The growing season of brinjal

There are three different seasons or growing times of brinjal. As it is called a long-season crop, so nursery preparation and its transplantation at various seasons represent specific times. There are following major growing seasons or times,

  • Autumn-winter crop

It is a time of preparing a nursery in June and a transplant in July.

  • Spring-winter crop

It is a time of preparing the nursery in October or November and transplanting in early January or February.   

  • Rainy season crop

It is the time of growing the nursery in March and transplant in the April.

Note: It is very important to understand the maturity of the nursery. The nursery which is prepared in the winter season will take more time and mature within 2-2.5 months while the nursery which is prepared in the summer season will be mature within 30-40 days. It is suggested to keep the growth of brinjal around the whole year, then grow nursery from September and transplant in the field in November. There are two different kinds of varieties based on visual observation, one is called rounded in shape and larger in size and the second is thin and longer in size. The earlier type is cultivated very commonly.

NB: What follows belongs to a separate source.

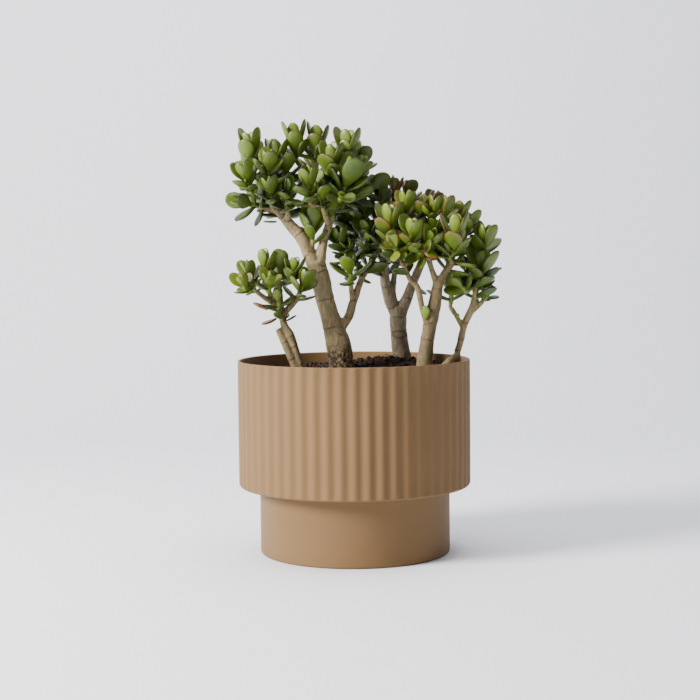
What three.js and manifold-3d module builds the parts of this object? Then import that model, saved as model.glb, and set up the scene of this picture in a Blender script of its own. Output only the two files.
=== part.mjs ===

Land preparation of brinjal

It is suggested that prepare the soil very well and the soil should be rich organically. For this purpose, apply the well-rotten farmyard manure (FYM) one month earlier. It is also suggested that incorporate the soil with poultry manure also during the land preparation. The soil level should be normal for the flow of water. Before the preparation of furrows and beds, land should be pulverized by 3-4 plowing followed by planking. Then prepare the dimension in this way that bed to bed distance should be 5ft and furrow should not wider enough. On beds plant to plant distance should be maintained 3-4 ft which is recommended.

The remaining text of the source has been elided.